Not that there is much opportunity, for a trip to a fly shop and a query
regarding a stock of wets might raise some eyebrows as very few or none are
available, and the kid behind the counter may not even know what they are.
This is a shame, since all the thought and skill put into
their development deserves another look. What about those gaudy colors one
might ask? Well, see.. the developers of such flies as Greenwell’s Glory,
Claret and Grouse, Tup’s Indispensable, Butcher, etc. designed them to be
fished wet. When wet that yellow silk with a dark hook underneath turns the
perfect olive. The claret becomes a wonderful glowing deep brown, and the
oranges a fiery sienna. Wet flies can represent anything in the water in a
swimming stage. Swung downstream they are a hatching nymph, pulsed and twitched
a swimming nymph, and fished upstream an emerger. They are as versatile as they
are beautiful. Those names that call from the past such as the Professor or
Governor were lovely too. The lighter flies could be dressed with floatant and
fished dry. Indeed, this is how the dry fly developed. The wet fly was first. A
partridge and green, a wet fly without a wing known as a North Country wet due
to it’s origin in Yorkshire makes a deadly caddis emerger in faster water.
‘Soft-Hackles,’ the category of fly that includes unwinged flies often hackled
with soft grouse or partridge feathers have seen a resurgence in some circles
due to their being championed and written about by Sylvester Nemes, but still
seem to be a long shot to be found in an American trout fly-box.
In the past, and still practiced in the British Isles is the
technique of assembling the “Cast.” This is an arrangement of a number of flies
attached to a leader at different spacing and different arrangement. A point
fly and droppers and dapplers: the arrangement of such and sequence leading to
many scotch-fueled arguments and squabbles after the fishing was done. However,
we don’t have to place 3 flies on a leader to fish a wet….
In fact, the oldest technique to fly-fishing may be the
wet-fly swing. Funny, but that was eclipsed too, banished to the world of spey
flies and rods. I keep having to explain it to anglers on the stream. No, drag
is good! Just cast it across and swing it down below you. Control speed and
depth by leading or following the fly with the rod tip. Add mends and
experiment with casting angles. How many today could identify the Leisenring
Lift? This is the moment the swung fly becomes tight and begins to rise in the
water column: a sure sign to the trout that this bug is alive and needs to be
eaten! A single wet fly fished on the swing or actively can be deadly! Tied on
a larger hook such as a size 8 heavy wet hook, they can represent even a
baitfish. One can fish them just as we fish a modern streamer.

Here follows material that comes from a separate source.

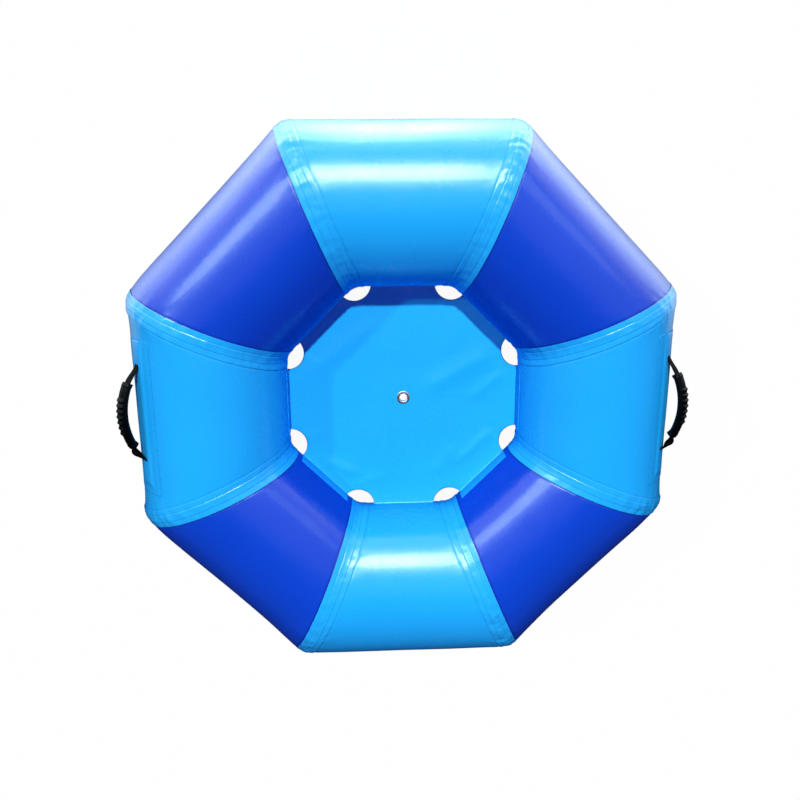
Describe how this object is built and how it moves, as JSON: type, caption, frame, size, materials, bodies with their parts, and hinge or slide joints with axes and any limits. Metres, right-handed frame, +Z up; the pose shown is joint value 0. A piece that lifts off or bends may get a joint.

It isn’t only the flies and how they were fished that were
eclipsed and then relegated to the ash bin, but also the amazing art of tying
the wet fly. The blending of dubbings and colors takes up whole books, as does
correct feathers for winging and the proper colors of floss. The techniques of
hackling a wet and how to reverse and hump a wing, correct proportions, and
dubbing blending are an important aspect of the art of fly-tying, yet few
people would even know where to start.
The ironic thing is it is easy. Tying the flies is
comparatively easy, and fishing them is simple as well.
You don’t need any special equipment either. I like fishing
heavy and long old wet-fly rods with sloppy action because I think it is fun,
but any rod will work. Add a small sink-tip or sinking poly-leader to your line
if you wish.
British tubular steel wet fly rod with a nice brown trout caught swinging a wet fly. |
It might open angler’s eyes to a whole ‘new’ way of
approaching the rivers and streams, but first we have to overcome the prejudice
of unpopularity. G.E.M. Skues and Kingsmill Moore rusting away in some attic…
It makes no sense. The wet fly is still viable… Possibly
even more so today when generations of trout have never seen its like on the
stream…
Perhaps it is time to get a little wet…
Thanks once again, Eric, for your shining prose. I'm one of those old farts who knows and fishes the Leisenring lift and, like you, I tie and fish the wets. I've also bought Robert Smith's outstanding book on "The North Country Fly", just bought silk thread, and have a flybox dedicated to those patterns. When I tie and talk at the Sports Show this year, it will be wet flies [softies] all the way.